JC: Until the past 30 years, corporations served only a commercial purpose. The public has to see certain activities by the corporation as stepping over the line. The book seeks to put a word in use, corporateering, so the public has a vocabulary to describe when corporations sell individuals’ private information without their permission, or require that individuals give up their Seventh Amendment right to trial and submit to mandatory arbitration when they rent a car.
PWD: What about sharing personal information?
JC: The public is very angry about the sale of personal financial information without the individual’s permission. Consumer groups want corporations to ask permission. In state after state, that’s been defeated. The assumption is that there is no privacy for the individual unless they take great pains to tell the corporation not to sell their information.
PWD: Why do the corporations win on this one?
JC: The corporations, particularly the financial services industry, have given tremendous campaign contributions. The only hope right now is a ballot initiative that could break the logjam.
PWD: How did you come up with the word ‘corporateering?’
JC: We need a way to describe inappropriate corporate influences. As I started to think about them, they involved electioneering, profiteering, a lot of words with ‘eering.’
PWD: Will you target specific companies or acts?
JC: With credit scoring, corporations use a ‘black box’ and give you a score, which says whether you can get insurance or not, or buy a car at the best interest rate. We’re going to expose some of the logarithms that go into it. That’s the point: to spark cultural competition among
the corporations to do better, in their governance, in their relationship to individual freedom. We tend to think of corporation as giving us greater freedom, but only in the economic realm. The good life is not an unregulated commercial transaction.
PWD: Don’t a lot of people believe that government doesn’t work?
JC: Government isn’t necessarily very efficient. We work to keep government from being a client of corporations or being too lethargic. But corporations furthered the demonization of government as big, the same way they vilified the ‘greedy trial lawyers’ and the ‘elite environmentalists.’
PWD: What can the ordinary person do?
JC: Just by talking about the problem of corporateering, they can start to spread some consciousness. They can mail back reply envelopes empty, so the corporation has to pay. The book explains how you can collect $500 every time you get a ‘junk fax,’ or get another $500 every time you get unsolicited call when you’re on the [do not call] list. (sign up at: http://nocall.doj.state.ca.us/)
PWD: Corporations should pay for wasting our time?

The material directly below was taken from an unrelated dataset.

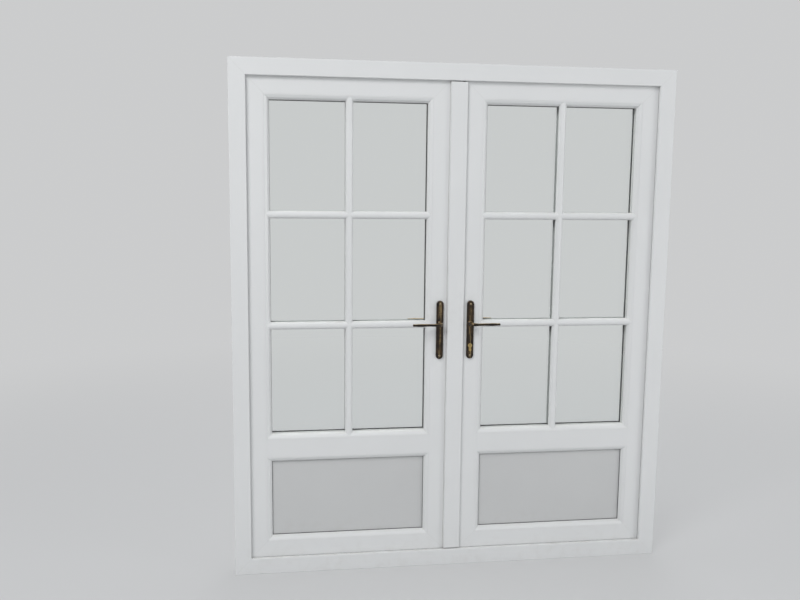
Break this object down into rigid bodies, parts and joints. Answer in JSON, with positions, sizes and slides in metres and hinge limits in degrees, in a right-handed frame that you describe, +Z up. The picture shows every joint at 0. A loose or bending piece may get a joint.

JC: We should establish some sort of time value equation for individuals’ lost time. Corporations waste an inordinate amount of time putting us on hold or straightening out a billing mistake. But the minute we’re late on a bill, there’s a late fee. Time value could be developed by some new laws, or through the courts. Corporations should establish some standards for when they waste an inordinate amount of time.
PWD: You think a few people can create change?
JC: We’ve got to create better opportunities to dissent within the corporation. There has to be more dissent within the culture as well about what corporations do inappropriately. People can ask what percentage of revenue a corporation spends on political influence. We [FTCR] also have proposed a corporate ‘three strikes’ bill: if a corporation has three felonies, they lose their license to do business in the state. There are felons who’ve gone to jail for life for stealing a slice of pizza–and there are corporations that lie and cheat and steel and are never penalized.